Records foundations
Mileage, workspace, assets: the records that are easy to forget
Three record types that quietly go missing all year — and lightweight habits that keep each one from becoming an April reconstruction.
Educational only — this is general record-organization guidance, not tax advice. It describes habits for keeping records, not rules about how anything is taxed. Your accountant or tax advisor confirms what applies to your situation.
Most expenses announce themselves — a receipt lands in your hand and you file it. Three important record types don’t work that way. Mileage, workspace costs, and capital assets tend to accumulate silently and then have to be reconstructed from memory at year-end. A few small habits keep them current instead.
Why these three go missing
Each of these is a record you have to choose to create — nobody hands you a receipt for the fourteen kilometres you drove to a client, the corner of your home you work from, or the fact that today’s laptop is different from today’s box of pens. Because there is no prompt, they slip. And because they slip all year, rebuilding them in April is slow and error-prone.
Mileage: log it as you drive
A business mileage record is a trip-by-trip log, not a single number you estimate later. The strongest logs are kept in the moment:
- The date and purpose of the trip
- Where you went, and roughly the distance
- That it was business driving, not personal
This is a kilometre-and-purpose record you keep — not live location tracking, and not a dollar figure. What the log is ultimately worth is worked out with your accountant; your job is to keep the trips honest and current.
Workspace: keep the space and the bills
If you work from home or a dedicated space, two things are easy to lose track of: the details of the space itself, and the bills that stand behind it. Keep those underlying records organized as you go, as a separate schedule rather than folded into everyday expenses.
For accountant review
How a workspace is treated depends on facts your accountant will ask about. Keep the records organized and let them confirm the treatment — this is not the place to compute a final figure yourself.

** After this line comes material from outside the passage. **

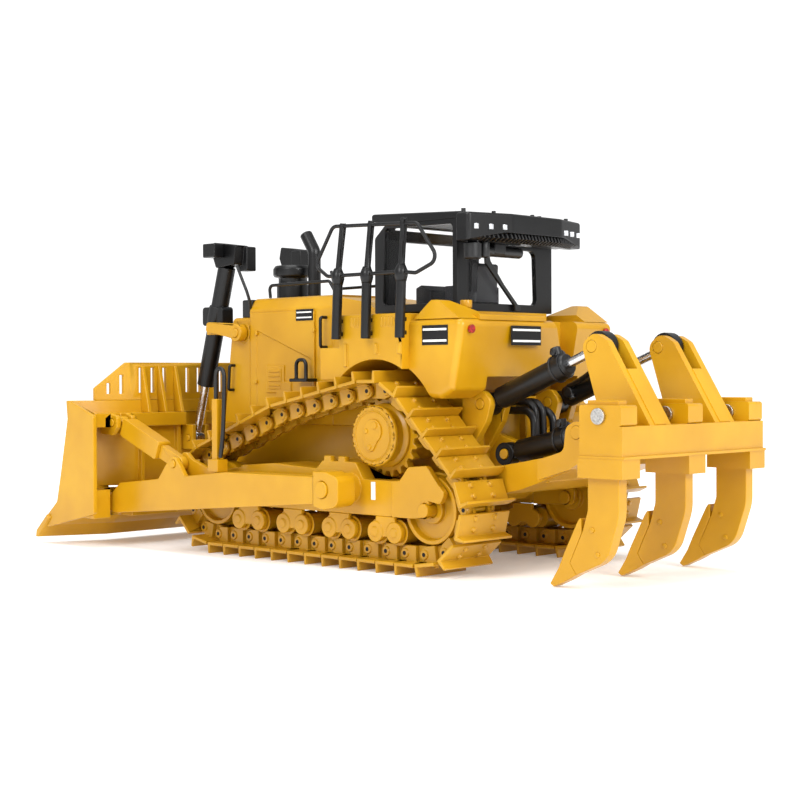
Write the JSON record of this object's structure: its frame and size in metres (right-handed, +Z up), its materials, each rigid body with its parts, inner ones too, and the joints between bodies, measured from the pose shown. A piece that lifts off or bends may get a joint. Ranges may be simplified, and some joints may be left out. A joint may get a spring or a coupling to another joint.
{
  "type": "toy bulldozer",
  "caption": "Scale model of a track-type tractor with raised drive sprockets, a wide front blade on push arms, a black cab and a rear ripper with curved shanks.",
  "frame": {"origin": "on the ground, at the middle of the bounding box of the whole toy", "axes": "+X towards the blade, +Y to the left side of the machine, +Z up"},
  "size_m": [0.1492, 0.08, 0.0695],
  "materials": {
    "black_paint": "satin black",
    "black_plastic": "moulded, semi-gloss",
    "bright_steel": "polished",
    "clear_glazing": "clear",
    "red_lens": "glossy",
    "seat_plastic": "matt",
    "steel_pin": "satin",
    "track_yellow": "satin enamel",
    "yellow_paint": "satin enamel"
  },
  "bodies": {
    "chassis": {"main_frame": "yellow_paint", "radiator_guard": "yellow_paint", "radiator_grille": "black_plastic", "hood": "yellow_paint", "engine_doors": "yellow_paint", "cowl": "yellow_paint", "fenders": "yellow_paint", "fuel_tank": "yellow_paint", "exhaust_stack": "black_paint", "precleaner": "black_paint", "cab_frame": "black_paint", "cab_windows": "clear_glazing", "cab_roof": "black_paint", "rear_canopy": "black_paint", "cab_interior": "seat_plastic", "rear_lamps_and_wiper": "black_plastic", "fuel_cap": "yellow_paint", "left_handrail": "black_paint", "grab_rails_and_steps": "black_paint", "track_frame_left": "yellow_paint", "track_frame_right": "yellow_paint", "bogies": "yellow_paint", "track_rollers": "yellow_paint", "shafts_and_equalizer": "yellow_paint", "track_links_left": "track_yellow", "track_links_right": "track_yellow", "track_pins": "yellow_paint", "ripper_bracket": "yellow_paint", "bracket_pins": "yellow_paint", "reflectors": "red_lens", "rear_hoses": "black_plastic"},
    "left_sprocket": {"sprocket_left": "yellow_paint"},
    "right_sprocket": {"sprocket_right": "yellow_paint"},
    "left_front_idler": {"front_idler_left": "yellow_paint"},
    "right_front_idler": {"front_idler_right": "yellow_paint"},
    "left_rear_idler": {"rear_idler_left": "yellow_paint"},
    "right_rear_idler": {"rear_idler_right": "yellow_paint"},
    "blade_assembly": {"blade": "yellow_paint", "spill_guard": "yellow_paint", "guard_ribs": "yellow_paint", "cutting_edge": "yellow_paint", "push_arms": "yellow_paint", "blade_braces": "yellow_paint", "hose_post": "yellow_paint", "blade_pins": "yellow_paint"},
    "lift_cylinders": {"lift_barrels": "black_paint", "cylinder_lamps": "black_paint", "lift_yokes": "yellow_paint"},
    "lift_cylinder_rods": {"lift_rods": "bright_steel"},
    "ripper_linkage": {"ripper_link": "yellow_paint"},
    "ripper_head": {"ripper_beam": "yellow_paint", "ripper_shanks": "yellow_paint", "ripper_tips": "yellow_paint", "shank_pins": "steel_pin", "tower_pins": "yellow_paint", "beam_pins": "yellow_paint"},
    "tilt_cylinders": {"tilt_barrels": "black_paint", "tilt_rods": "bright_steel"},
    "ripper_lift_cylinders": {"ripper_lift_barrels": "black_paint"},
    "ripper_lift_cylinder_rods": {"ripper_lift_rods": "bright_steel"}
  },
  "joints": [
    {"name": "left_sprocket_spin", "type": "hinge", "parent": "chassis", "child": "left_sprocket", "pos_m": [-0.01841, 0.0208, 0.0258], "axis": [0, 1, 0], "continuous": true},
    {"name": "left_front_idler_spin", "type": "hinge", "parent": "chassis", "child": "left_front_idler", "pos_m": [0.02989, 0.0208, 0.0123], "axis": [0, 1, 0], "continuous": true},
    {"name": "left_rear_idler_spin", "type": "hinge", "parent": "chassis", "child": "left_rear_idler", "pos_m": [-0.03211, 0.0208, 0.0123], "axis": [0, 1, 0], "continuous": true},
    {"name": "right_sprocket_spin", "type": "hinge", "parent": "chassis", "child": "right_sprocket", "pos_m": [-0.01841, -0.0208, 0.0258], "axis": [0, 1, 0], "continuous": true},
    {"name": "right_front_idler_spin", "type": "hinge", "parent": "chassis", "child": "right_front_idler", "pos_m": [0.02989, -0.0208, 0.0123], "axis": [0, 1, 0], "continuous": true},
    {"name": "right_rear_idler_spin", "type": "hinge", "parent": "chassis", "child": "right_rear_idler", "pos_m": [-0.03211, -0.0208, 0.0123], "axis": [0, 1, 0], "continuous": true},
    {"name": "blade_lift", "type": "hinge", "parent": "chassis", "child": "blade_assembly", "pos_m": [-0.01221, 0, 0.0156], "axis": [0, -1, 0], "range_deg": [-0.8, 8]},
    {"name": "lift_cylinder_swing", "type": "hinge", "parent": "chassis", "child": "lift_cylinders", "pos_m": [0.03519, 0, 0.0467], "axis": [0, 1, 0], "range_deg": [-3, 0.32]},
    {"name": "lift_cylinder_stroke", "type": "slide", "parent": "lift_cylinders", "child": "lift_cylinder_rods", "axis": [0.2818, 0, -0.9595], "range_m": [-0.00869, 0.00089]},
    {"name": "ripper_lift", "type": "hinge", "parent": "chassis", "child": "ripper_linkage", "pos_m": [-0.03251, 0, 0.0165], "axis": [0, 1, 0], "range_deg": [-0.2, 18]},
    {"name": "ripper_head_level", "type": "hinge", "parent": "ripper_linkage", "child": "ripper_head", "pos_m": [-0.05891, 0, 0.027], "axis": [0, 1, 0], "range_deg": [-18.02, 0.22]},
    {"name": "tilt_cylinder_swing", "type": "hinge", "parent": "chassis", "child": "tilt_cylinders", "pos_m": [-0.03461, 0, 0.0318], "axis": [0, 1, 0], "range_deg": [-0.22, 18.02]},
    {"name": "ripper_lift_cylinder_swing", "type": "hinge", "parent": "chassis", "child": "ripper_lift_cylinders", "pos_m": [-0.03771, 0, 0.0223], "axis": [0, 1, 0], "range_deg": [-0.28, 23.87]},
    {"name": "ripper_lift_cylinder_stroke", "type": "slide", "parent": "ripper_lift_cylinders", "child": "ripper_lift_cylinder_rods", "axis": [-0.9763, 0, 0.2164], "range_m": [-0.00108, 0.00003]}
  ],
  "couplings": [
    {"joint": "left_front_idler_spin", "follows": "left_sprocket_spin", "ratio": 1.051},
    {"joint": "left_rear_idler_spin", "follows": "left_sprocket_spin", "ratio": 1.051},
    {"joint": "right_front_idler_spin", "follows": "right_sprocket_spin", "ratio": 1.051},
    {"joint": "right_rear_idler_spin", "follows": "right_sprocket_spin", "ratio": 1.051},
    {"joint": "lift_cylinder_swing", "follows": "blade_lift", "ratio": -0.373},
    {"joint": "lift_cylinder_stroke", "follows": "blade_lift", "m_per_rad": -0.062058},
    {"joint": "ripper_head_level", "follows": "ripper_lift", "ratio": -1},
    {"joint": "tilt_cylinder_swing", "follows": "ripper_lift", "ratio": 1},
    {"joint": "ripper_lift_cylinder_swing", "follows": "ripper_lift", "ratio": 1.3251},
    {"joint": "ripper_lift_cylinder_stroke", "follows": "ripper_lift", "m_per_rad": -0.0033609}
  ]
}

Capital assets: flag the bigger purchases
Some purchases are used up quickly; others — a computer, tools, a vehicle — keep working for years, and your accountant tracks them differently. You don’t need to know how they are treated. You need to notice, at the time, that a purchase is a bigger, longer-lived one and record it as such:
- What you bought and when
- What it cost
- That it is a lasting asset, not an everyday expense
ExpenIQ keeps a capital-asset record with the context your accountant needs — but it does not compute depreciation or capital cost allowance. Those are your accountant’s to determine.
The habit that keeps all three current
- Log a business trip the day you take it
- File workspace bills the month they arrive
- Record a big purchase as an asset at the moment you make it
- In your monthly review, check that none of the three quietly went missing
None of these habits decides a tax outcome — they just make sure the underlying records exist and are organized when your accountant reviews them. The easiest records to forget are the ones worth building a small habit around.
This guide is for organizational purposes only and is not tax advice. Final treatment of any record depends on your facts and your accountant or tax advisor's judgment.